For Mr. Anderson, this service isn’t just about wasting the time of people who want to waste our time. He sees his service as a way to help ordinary people, especially older Americans, from being defrauded.

According to reports from industry groups and companies trying to thwart telemarketers, the telemarketing industry wastes tens of billions of dollars a year in time. The Federal Trade Commission said that in 2015 it received 3.6 million complaints about unwanted telemarketer calls. And the National Association of Attorneys General says that millions of Americans are defrauded by illicit telemarketers every year.

“It’s really scary to hear how these telemarketers are trying to scam people,” Mr. Anderson said. “There really is no way to protect yourself. You can not answer the phone, but they’re going to call you again tomorrow and the day after that.”
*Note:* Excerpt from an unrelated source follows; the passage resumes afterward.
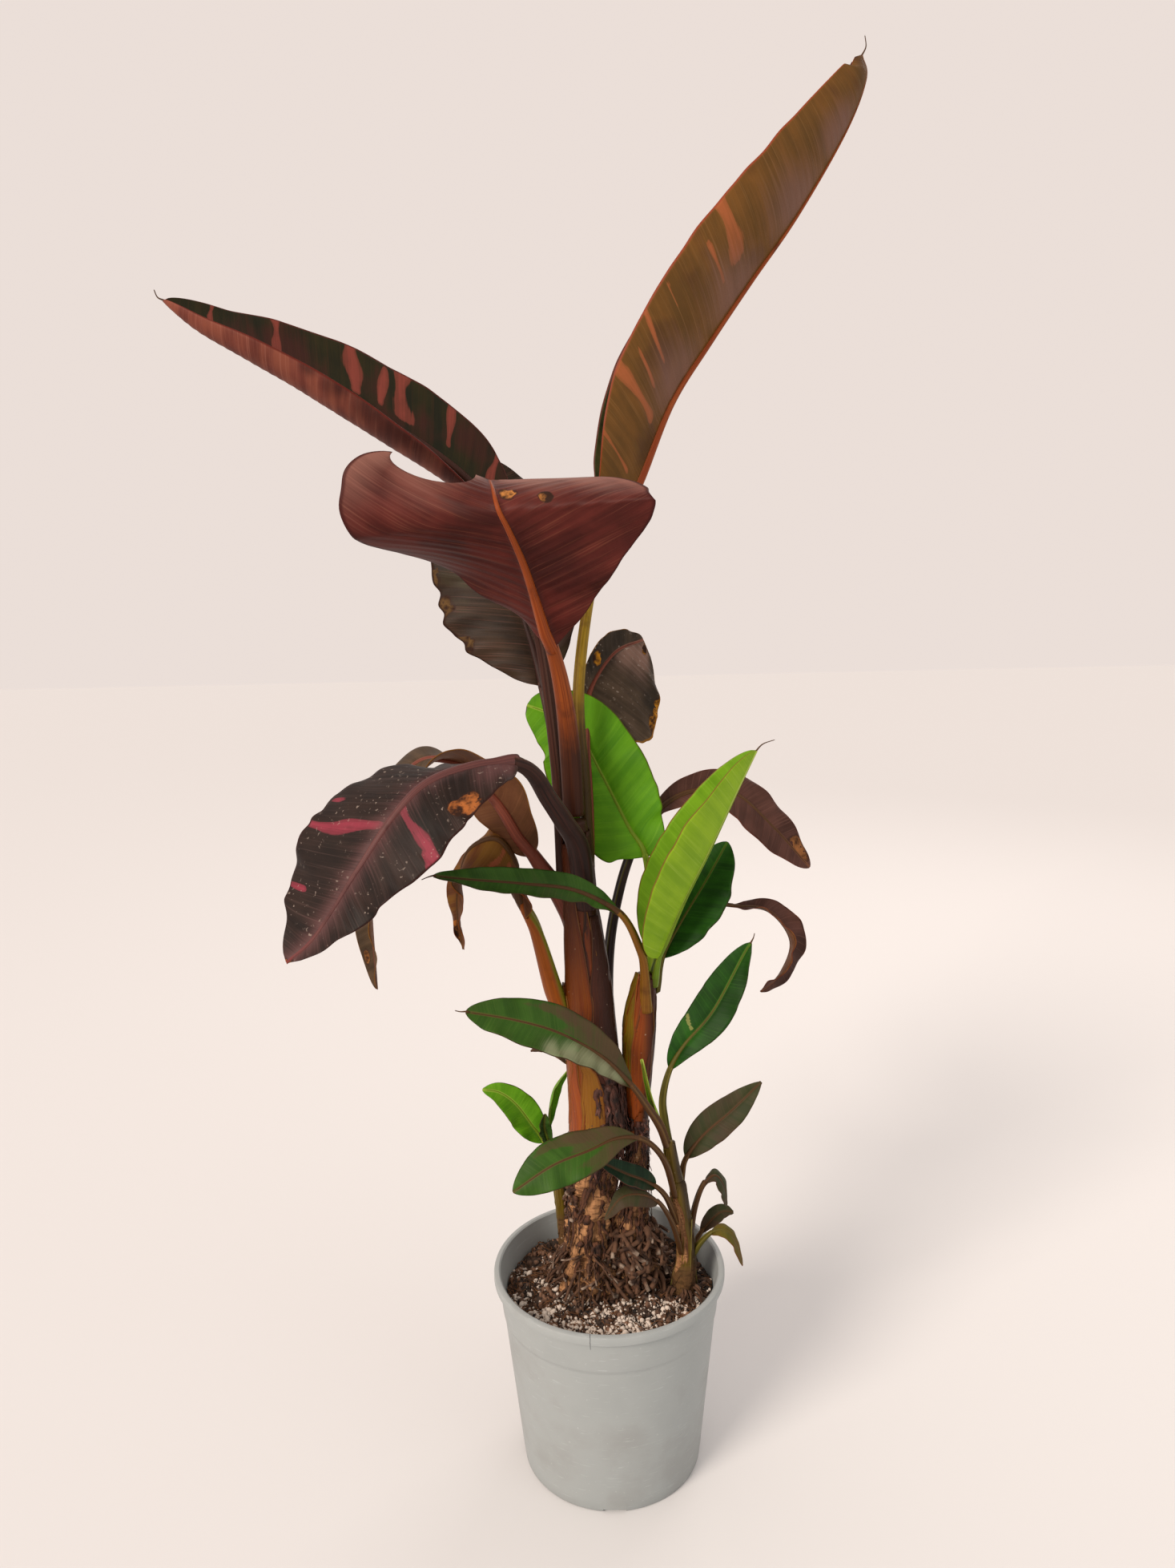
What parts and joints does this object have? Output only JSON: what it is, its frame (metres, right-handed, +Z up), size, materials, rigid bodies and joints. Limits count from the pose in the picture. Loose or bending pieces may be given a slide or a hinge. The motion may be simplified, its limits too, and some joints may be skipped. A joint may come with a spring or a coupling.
{
  "type": "potted banana plant",
  "caption": "Young banana plant in a round grey nursery pot: a tall false stem and a thinner one with broad dark red and green leaves, and leafy suckers at the foot.",
  "frame": {"origin": "centre of the pot's flat underside", "axes": "+Z up along the stems, +X to the right and -Y to the front as seen from the side with the red leaf bent forward"},
  "size_m": [0.4884, 0.2546, 1.0987],
  "materials": {
    "pot": "matte light grey plastic, scuffed",
    "soil": "dark moist potting mix with pale grains and fibres",
    "sheath": "orange-brown to near black leaf sheaths, satin, torn fibre lower down",
    "young_stem": "yellow-green young sheaths, satin",
    "bronze": "bronze-green underside with faint orange stripes, satin",
    "dark": "black-green with red and pink streaks, satin",
    "maroon": "dark maroon-brown, drying at the edges, satin",
    "red": "deep red underside with fine side veins, satin",
    "green": "mid green, satin",
    "lime": "fresh yellow-green, satin",
    "deep_green": "deep green, red-edged, satin"
  },
  "bodies": {
    "root": {"pot": "pot", "soil": "soil", "main_stem": "sheath", "second_stem": "sheath", "front_sucker_stem": "young_stem", "back_sucker_stem": "young_stem", "leaf_front_red_stalk": "red", "leaf_front_red_blade": "red", "leaf_tall_right_stalk": "bronze", "leaf_tall_right_blade": "bronze", "leaf_upper_left_stalk": "dark", "leaf_upper_left_blade": "dark", "leaf_back_left_stalk": "dark", "leaf_back_left_blade": "dark", "leaf_back_right_stalk": "dark", "leaf_back_right_blade": "dark", "leaf_big_left_stalk": "dark", "leaf_big_left_blade": "dark", "leaf_drooping_left_stalk": "maroon", "leaf_drooping_left_blade": "maroon", "leaf_curled_left_stalk": "maroon", "leaf_curled_left_blade": "maroon", "leaf_right_maroon_stalk": "maroon", "leaf_right_maroon_blade": "maroon", "leaf_withered_right_stalk": "maroon", "leaf_withered_right_blade": "maroon", "leaf_small_behind": "maroon", "second_leaf_upright": "lime", "second_leaf_round": "green", "second_leaf_dark": "deep_green", "second_leaf_left": "deep_green", "front_leaf_left_high": "deep_green", "front_leaf_right_high": "deep_green", "front_leaf_right_low": "deep_green", "front_leaf_left_mid": "deep_green", "front_leaf_left_dark": "deep_green", "front_leaf_left_low": "maroon", "front_leaf_loop": "maroon", "front_leaf_low_right": "young_stem", "front_leaf_twisted": "maroon", "front_leaf_spear": "lime", "back_leaf_wide": "green", "back_leaf_upright": "green", "back_leaf_small": "deep_green"}
  },
  "joints": []
}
And people are eager to use the robot. This month, after Gizmodo, the technology blog, wrote about the Jolly Roger Telephone Company, the robot’s number has been ringing off the hook. There have been over 70,000 calls to the bot, Mr. Anderson said, most lasting for three or four minutes.

But recently, one of the calls went for 22 minutes. It was from a cable company that called to try to get a customer to sign up for bigger, better, faster cable.

“Whenever you ask the robot a question, it always replies ‘yes,’” Mr. Anderson said. “So it kept signing it up for all the sports packages and high-speed services that the cable telemarketer offered.”

Mr. Anderson feels as if he’s truly helping people with his robot. He’s spending nights and weekends perfecting it. (His young son is even helping to monitor the calls that come into the phone line.) And he recently started a Kickstarter campaign with the hope of perfecting the bot. He’s also trying the cover the cost of all those incoming calls.

But his ultimate goal is bigger.

“My dream is to disrupt the autodialers,” he said. These are the robocallers that can dial 10,000 phone numbers a day and are able to detect if an answering service or human being answers the call.

In other words, Mr. Anderson wants his robot to do battle against other robots. That sounds like a superhero to me.